§ **Material provided**:
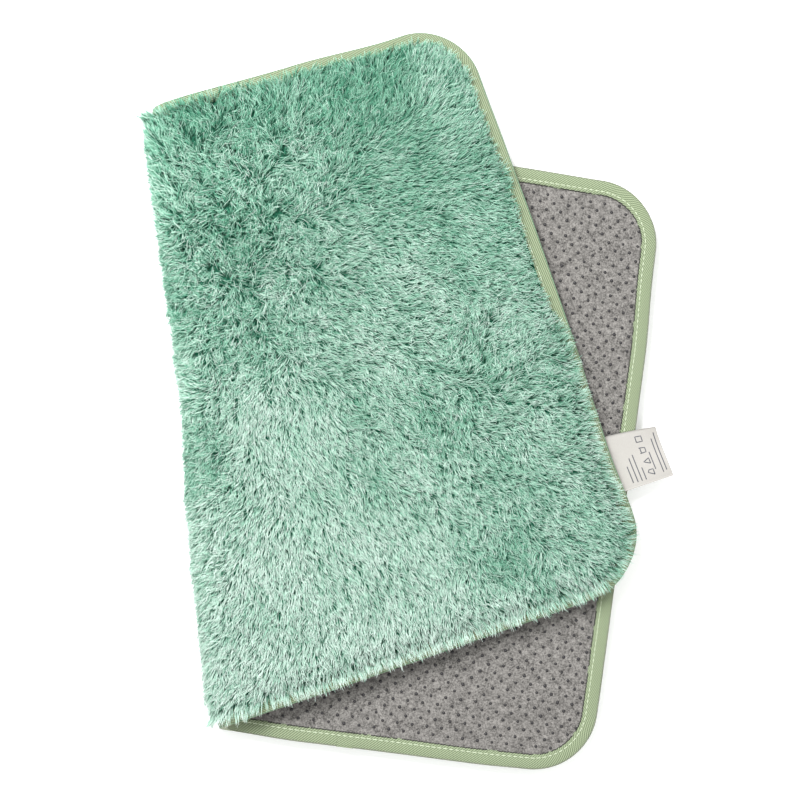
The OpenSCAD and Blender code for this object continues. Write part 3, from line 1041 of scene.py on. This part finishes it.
def scatter(spacing, low_s, high_s, inset):
    """Jittered flat points with a spacing, between two distances across the fold."""
    u0, u1 = EDGE_U[-1], EDGE_U[1]
    u, v = np.meshgrid(np.arange(u0, u1, spacing), np.arange(-HALF_W, HALF_W, spacing * 0.87))
    u = u + (np.arange(u.shape[0])[:, None] % 2) * spacing / 2
    u = (u + random.uniform(-0.45, 0.45, u.shape) * spacing).ravel()
    v = (v + random.uniform(-0.45, 0.45, v.shape) * spacing).ravel()
    s = across_fold(u, v)
    keep = (edge_distance(u, v) > inset) & (s > low_s) & (s < high_s)
    keep &= edge_distance(u, v) > tape_showing(u, v) + 0.5 * MM
    return u[keep], v[keep]


def lean_at(u, v, facts):
    """The direction in which the pile lies, in the mat's surface, in space."""
    _, _, out = normals(u, v)
    s = across_fold(u, v)
    turned = smooth((s + BEND) / (2 * BEND))  # 0 on the flap, 1 on the lower half
    plan = np.stack([facts[:, 0], facts[:, 1], np.zeros(len(u))], -1)
    under = np.stack([0 * u - 0.6, 0.4 * np.sign(v), 0 * u], -1)
    plan = plan + (under - plan) * smooth((s - BEND) / (30 * MM))[:, None]
    plan = plan - UP * (0.15 + 1.2 * turned * (1 - turned))[:, None]
    flat = plan - (plan * out).sum(-1, keepdims=True) * out
    return unit(flat), out


def make_strands(u, v, length, pressed, width):
    """Strands in locks rooted at flat points: returns ring centres, ring radii and colours."""
    locks = len(u)
    facts = patch_values(u, v)
    rough = wave(np.stack([u, v], -1), 23 * MM, 2) * 0.5 + 0.5
    tousle = np.clip(facts[:, 2] * (0.5 + rough), 0.05, 1)
    lean, out = lean_at(u, v, facts)
    side = np.cross(out, lean)
    place = np.stack([u, v], -1)
    turn = random.normal(0, 1, locks) * (0.16 + 0.7 * tousle)
    turn += tousle * (1.6 * wave(place, 31 * MM, 11) + 1.4 * wave(place, 14 * MM, 15))
    lean = lean * np.cos(turn)[:, None] + side * np.sin(turn)[:, None]
    du, dv, _ = normals(u, v)
    out_flat = outward(u, v)
    out_space = du * out_flat[:, :1] + dv * out_flat[:, 1:]
    at_edge = smooth(1 - (edge_distance(u, v) - PILE_INSET) / EDGE_ROWS) * (across_fold(u, v) < BEND)
    at_edge *= smooth(1 - tape_showing(u, v) / BARE_TAPE)
    lean = unit(lean + out_space * (1.2 * at_edge)[:, None])
    side = np.cross(out, lean)
    steep = np.clip(facts[:, 4] * 0.9 + random.normal(0, 0.12, locks) + 0.15 * tousle, 0, 1)
    size = length * (1 + random.normal(0, 0.1, locks)) * (1 + 0.22 * tousle - 0.1 * steep)
    size *= 1 + EDGE_LONGER * at_edge
    steep *= 1 - 0.7 * at_edge

    k = STRANDS_PER_LOCK
    t = np.linspace(0, 1, RINGS)
    first = (0.62 - 0.42 * steep)[:, None]
    last = (1.38 - 0.62 * steep)[:, None]
    first = first + (0.55 - first) * pressed[:, None]
    last = last + (1.35 - last) * pressed[:, None]
    angle = first + (last - first) * t[None] ** 0.8
    step = size[:, None] / (RINGS - 1)
    towards = np.maximum((lean * out_space).sum(-1), 0)
    room = edge_distance(u, v) - tape_showing(u, v) + random.normal(0, 1.3, locks) * MM
    reach = (np.sin(angle) * step).sum(1) * towards + 1e-6
    stand = np.clip(room / reach, 0.12, 1)
    angle = angle * stand[:, None]
    mid = (angle[:, 1:] + angle[:, :-1]) / 2
    forward = np.concatenate([np.zeros((locks, 1)), np.cumsum(np.sin(mid) * step, 1)], 1)
    height = np.concatenate([np.zeros((locks, 1)), np.cumsum(np.cos(mid) * step, 1)], 1)
    curl = random.normal(0, 1, locks) * (0.5 + 3.5 * tousle) * MM
    sway = curl[:, None] * t[None] ** 2

    root = bend(u, v, BASE_T + under_height(u, v, facts) - 1.0 * MM)
    centre = (
        root[:, None]
        + forward[..., None] * lean[:, None]
        + height[..., None] * out[:, None]
        + sway[..., None] * side[:, None]
    )
    pull = (0.04 + 0.65 * tousle)[:, None] * clump_pull(u, v)
    pulled = du * pull[:, :1] + dv * pull[:, 1:]
    centre = centre + (t**1.6)[None, :, None] * pulled[:, None]
    spread = random.normal(0, 1, (locks, k, 2)) * LOCK_SPACING * 0.45
    tip = random.normal(0, 1, (locks, k, 3)) * np.array([1.0, 0.8, 0.8]) * MM
    gather = 1 - (0.25 + 0.5 * tousle)[:, None, None, None] * t[None, None, :, None] ** 1.2
    offset = (
        spread[..., 0, None, None] * gather * lean[:, None, None]
        + spread[..., 1, None, None] * gather * side[:, None, None]
    )
    bow = (t**1.5)[None, None, :, None]
    offset = offset + bow * (
        tip[..., 0, None, None] * lean[:, None, None]
        + tip[..., 1, None, None] * side[:, None, None] * (1 + 1.6 * tousle)[:, None, None, None]
        + tip[..., 2, None, None] * out[:, None, None]
    )
    reach = 1 - 0.1 * np.abs(random.normal(0, 1, (locks, k)))[..., None, None] * t[None, None, :, None]
    strands = root[:, None, None] + (centre[:, None] - root[:, None, None]) * reach + offset
    strands = strands.reshape(-1, RINGS, 3)

    # Painted light and shade: tone from the patches, slow waves and chance for each lock and fibre sets how
    # pale each fibre is, for sheen and shade; roots fade darker as painted shade
    tone = 0.7 * facts[:, 3] + 0.25 * wave(place, 45 * MM, 6) + 0.2 * wave(place, 19 * MM, 12)
    tone = tone + random.normal(0, 0.2, locks)
    shades = np.repeat(0.34 + 0.3 * tousle, k)
    tone = np.repeat(tone, k) + random.normal(0, 1, locks * k) * shades
    share = np.clip(tone * 0.5 + 0.52, 0, 1)[:, None]
    root_colour = ROOT_DARK + (ROOT_PALE - ROOT_DARK) * share
    tip_colour = np.where(
        share < 0.5,
        TIP_DARK + (TIP_MID - TIP_DARK) * share * 2,
        TIP_MID + (TIP_PALE - TIP_MID) * (share * 2 - 1),
    )
    # Painted shade: a share of fibres, larger where tousled, takes the dark shadow colour
    in_shade = random.random(len(tone)) < SHADOW_SHARE + SHADOW_SHARE_TOUSLED * np.repeat(tousle, k)
    tip_colour[in_shade] = SHADOW_TIP
    fade = smooth(t * 1.1)[None, :, None]
    colours = root_colour[:, None] + (tip_colour - root_colour)[:, None] * fade
    radius = width / 2 * np.array([0.9, 1.0, 0.35])
    radius = radius[None] * random.uniform(0.75, 1.2, (len(strands), 1))
    return strands, radius, colours, np.repeat(out, k, 0)


def add_pile(name, region, nodes, strands, radius, colours, out):
    """Splits a region's strands into pieces of at most STRANDS_PER_PIECE strands each.
    Makes a region's strands into pieces small enough to be kept whole.
    """
    order = np.arange(len(strands))
    pieces = max(math.ceil(len(strands) / STRANDS_PER_PIECE), 1)
    for k, part in enumerate(np.array_split(order, pieces)):
        points, faces = tube(strands[part], radius[part], SIDES, out[part])
        mesh = mesh_from_arrays(f"{name}_{k}", points, faces)
        add_colour(mesh, "fibre", np.repeat(colours[part].reshape(-1, 3), SIDES, 0))
        piece = link(f"{name}_{k + 1}", mesh, MATERIALS["pile"])
        set_moving(piece, region)
        if k == 0:
            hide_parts(*nodes)


def sort_by_row(u, v):
    """Orders points in bands along the mat, so that pieces are compact."""
    order = np.lexsort((v, np.floor(u / (40 * MM))))
    return u[order], v[order]


def make_under_pile(region):
    """The dense mass of fibres under the visible tips, as one soft closed piece."""
    u, v = region_grid(region, PILE_INSET, 4 * MM)
    facts = patch_values(u.ravel(), v.ravel()).reshape(*u.shape, -1)
    top = BASE_T + under_height(u, v, facts)
    mesh = mesh_from_arrays(f"{region}_under", *between(bend(u, v, BASE_T + 0.05 * MM), bend(u, v, top)))
    piece = link(f"{region}_plush_core", mesh, MATERIALS["under_pile"])
    set_moving(piece, region)
    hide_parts(node_of(region, "pile"))


def make_pile():
    bands = {
        "flap": (-1.0, -BEND, 1.0, 0.0),
        "fold_far": (-BEND, 0.0, 0.72, 0.0),
        "fold_near": (0.0, BEND, 0.8, 0.0),
        "lower": (BEND, 1.0, 2.2, 1.0),
    }
    for region, (low, high, spacing, squashed) in bands.items():
        u, v = sort_by_row(*scatter(LOCK_SPACING * spacing, low, high, PILE_INSET))
        s = across_fold(u, v)
        angle = np.clip((BEND - s) / NEUTRAL_R, 0, WRAP)
        pressed = np.clip(squashed + smooth(1 - angle / 1.1), 0, 1)
        width = STRAND_WIDTH * (1 + squashed)
        length = STRAND_LENGTH * (1 - 0.3 * squashed)
        strands, radius, colours, out = make_strands(u, v, length, pressed, width)
        strands[..., 2] = np.maximum(strands[..., 2], 0.5 * MM + radius)
        make_under_pile(region)
        add_pile(f"{region}_plush", region, [node_of(region, "pile")], strands, radius, colours, out)


make_pile()

# ---------------------------------------------------------------- tape overlap and label


def make_overlap():
    """The tape's end, folded under and laid over its start, on the lower half's edge."""
    u0 = FOLD_FROM_EDGE - OVERLAP_FROM_CORNER
    across = np.linspace(0, 1, 16)
    along = np.linspace(-0.5, 0.5, 14)
    inset = (TAPE_W + 0.2 * MM) * across - 0.1 * MM
    rise = overlap_rise(along)
    u = u0 + along[:, None] * OVERLAP_L + 0.6 * MM * (across[None] - 0.5)
    v = -HALF_W + inset[None] + 0 * u
    turn = 0.9 * MM * smooth(across * 5)[None]
    n = 0.1 * MM - turn - rise[:, None]
    mesh = mesh_from_arrays("overlap", *between(bend(u, v, n), bend(u, v, n + 0.45 * MM)))
    add_uv(mesh, np.tile(-u.ravel(), 2), np.tile(v.ravel() + MAT_W, 2))
    piece = link("binding_tape_overlap", mesh, MATERIALS["binding_tape"])
    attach(piece, "lower_half")
    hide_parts("binding_overlap")


LABEL_V = LABEL_FROM_CORNER - HALF_W
LABEL_ROOT = 6 * MM


def label_surface(out, v):
    """The label's middle surface: out is the distance beyond the flap's edge."""
    share = np.clip(out / LABEL_L, 0, 1)
    across = (v - LABEL_V) / LABEL_W
    sag = 0.35 * MM + 5.5 * MM * share**1.6 - 4.5 * MM * share**3 * (0.5 + across)
    roll = 1.6 * MM * share * np.sin(across * 2.0 * math.pi + 0.5)
    v = v - 4.8 * MM * share**1.3 * (0.55 + across)
    place = bend(EDGE_U[-1] - out, v, 0)
    edge = bend(np.full_like(out, EDGE_U[-1]), v, 0)
    off_edge = unit(bend(EDGE_U[-1] - 1 * MM, LABEL_V, 0) - bend(EDGE_U[-1], LABEL_V, 0))
    flat_out = np.maximum(out, 0)[..., None] * off_edge
    place = np.where(out[..., None] > 0, edge + flat_out, place)
    place[..., 2] -= np.where(out > 0, sag + roll, 0.35 * MM)
    return place


def make_label():
    out = np.linspace(-LABEL_ROOT, LABEL_L, 40)
    v = LABEL_V + np.linspace(-0.5, 0.5, 28) * LABEL_W
    out, v = np.meshgrid(out, v, indexing="ij")
    middle = label_surface(out, v)
    thick = 0.15 * MM * UP
    mesh = mesh_from_arrays("label", *between(middle + thick, middle - thick))
    piece = link("care_label_sheet", mesh, MATERIALS["label_satin"])
    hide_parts("care_label", "label_tab")
    start = Vector(bend(EDGE_U[-1] + 0.5 * MM, LABEL_V, 0))
    end = Vector(bend(EDGE_U[-1] - 4 * MM, LABEL_V, 0))
    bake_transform(piece)
    return piece


INK_HALF_WIDTH = 0.36 * MM
# Bars in place of lettering: distance beyond the mat's edge, and both ends along it, in mm
BARS = (
    (35.0, -15.0, 16.5), (32.3, -16.0, 12.0), (27.6, -12.0, 2.0),
    (18.4, -17.5, -8.0), (15.2, -17.5, 3.0), (12.0, -17.5, 1.0), (8.6, -17.0, -4.5),
)


def make_print():
    """Four generic care symbols in a row along the mat's edge, and plain bars for lettering."""
    marks = []
    size = 2.2 * MM
    out = 23.5 * MM
    pitch = 9.0 * MM

    def mark(k, *points):
        marks.append(np.array([(out + x * size, LABEL_V + (k - 1.5) * pitch + y * size) for x, y in points]))

    mark(3, (-1, -1), (1, -1), (1, 1), (-1, 1), (-1, -1))  # plain square
    mark(2, (-1, 1), (1, 0.8), (1, -0.8), (-1, -1))  # wash tub
    mark(2, (-0.6, 1), (-0.6, -1))
    mark(1, (1, -1), (-1, 0), (1, 1), (1, -1))  # triangle
    mark(0, (1, -1), (1, 1), (-0.4, 1), (-0.9, 0.2), (1, -1))  # iron
    for shift, low, high in BARS:
        marks.append(np.array([(shift * MM, LABEL_V + low * MM), (shift * MM, LABEL_V + high * MM)]))
    strips, faces, offset = [], [], 0
    for mark in marks:
        fine = []
        for a, b in zip(mark[:-1], mark[1:]):
            count = max(int(np.linalg.norm(b - a) / (1.2 * MM)), 1)
            fine += [a + (b - a) * k / count for k in range(count)]
        fine.append(mark[-1])
        fine = np.array(fine)
        direction = unit(np.gradient(fine, axis=0))
        side = np.stack([-direction[:, 1], direction[:, 0]], -1) * INK_HALF_WIDTH
        ring = []
        for shift, lift in ((1, 0.1), (1, 0.22), (-1, 0.22), (-1, 0.1)):
            p = fine + side * shift
            ring.append(label_surface(p[:, 0], p[:, 1]) + lift * MM * UP)
        block = np.stack(ring, 1)
        rows = len(block)
        strips.append(block.reshape(-1, 3))
        ends = np.array([[3, 2, 1, 0], [0, 1, 2, 3]])
        ends[1] += (rows - 1) * 4
        faces.append(np.concatenate([grid_faces(rows, 4, closed=True), ends]) + offset)
        offset += rows * 4
    mesh = mesh_from_arrays("label_print", np.concatenate(strips), [np.concatenate(faces)], True)
    piece = link("label_symbols", mesh, MATERIALS["label_ink"])
    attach(piece, "care_label")
    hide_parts("label_print")


def make_label_stitches():
    """A row of stitches that holds the label's root under the flap's edge tape."""
    count = 9
    v = LABEL_V + (np.arange(count) - (count - 1) / 2) * STITCH_PITCH
    t = np.linspace(-0.5, 0.5, 7)
    place = v[:, None] + t * STITCH_SHARE * STITCH_PITCH
    arch = 0.3 * MM * np.cos(t * math.pi) ** 0.6
    centres = bend(np.full_like(place, EDGE_U[-1] + 0.6 * LABEL_ROOT), place, -1.25 * MM - arch)
    points, faces = tube(centres, STITCH_SHAPE, 6, np.broadcast_to(UP, (count, 3)))
    mesh = mesh_from_arrays("label_stitches", points, faces)
    piece = link("label_root_stitches", mesh, MATERIALS["thread"])
    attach(piece, "flap")
    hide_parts("label_stitches")


make_overlap()
make_label()
make_print()
make_label_stitches()

# ---------------------------------------------------------------- sizes and finish

low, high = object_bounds()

§ **Task goal**:
Copy out only the lines running from the beginning of the data to the line with "return unit(flat), out", both ends included.

§ **Answer to this problem**:
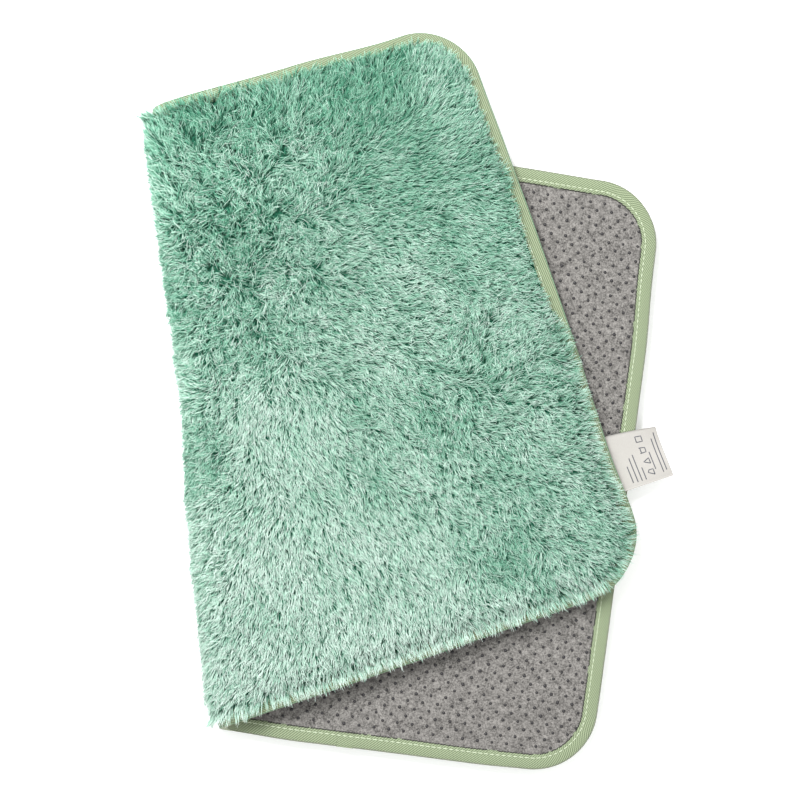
The OpenSCAD and Blender code for this object continues. Write part 3, from line 1041 of scene.py on. This part finishes it.
def scatter(spacing, low_s, high_s, inset):
    """Jittered flat points with a spacing, between two distances across the fold."""
    u0, u1 = EDGE_U[-1], EDGE_U[1]
    u, v = np.meshgrid(np.arange(u0, u1, spacing), np.arange(-HALF_W, HALF_W, spacing * 0.87))
    u = u + (np.arange(u.shape[0])[:, None] % 2) * spacing / 2
    u = (u + random.uniform(-0.45, 0.45, u.shape) * spacing).ravel()
    v = (v + random.uniform(-0.45, 0.45, v.shape) * spacing).ravel()
    s = across_fold(u, v)
    keep = (edge_distance(u, v) > inset) & (s > low_s) & (s < high_s)
    keep &= edge_distance(u, v) > tape_showing(u, v) + 0.5 * MM
    return u[keep], v[keep]


def lean_at(u, v, facts):
    """The direction in which the pile lies, in the mat's surface, in space."""
    _, _, out = normals(u, v)
    s = across_fold(u, v)
    turned = smooth((s + BEND) / (2 * BEND))  # 0 on the flap, 1 on the lower half
    plan = np.stack([facts[:, 0], facts[:, 1], np.zeros(len(u))], -1)
    under = np.stack([0 * u - 0.6, 0.4 * np.sign(v), 0 * u], -1)
    plan = plan + (under - plan) * smooth((s - BEND) / (30 * MM))[:, None]
    plan = plan - UP * (0.15 + 1.2 * turned * (1 - turned))[:, None]
    flat = plan - (plan * out).sum(-1, keepdims=True) * out
    return unit(flat), out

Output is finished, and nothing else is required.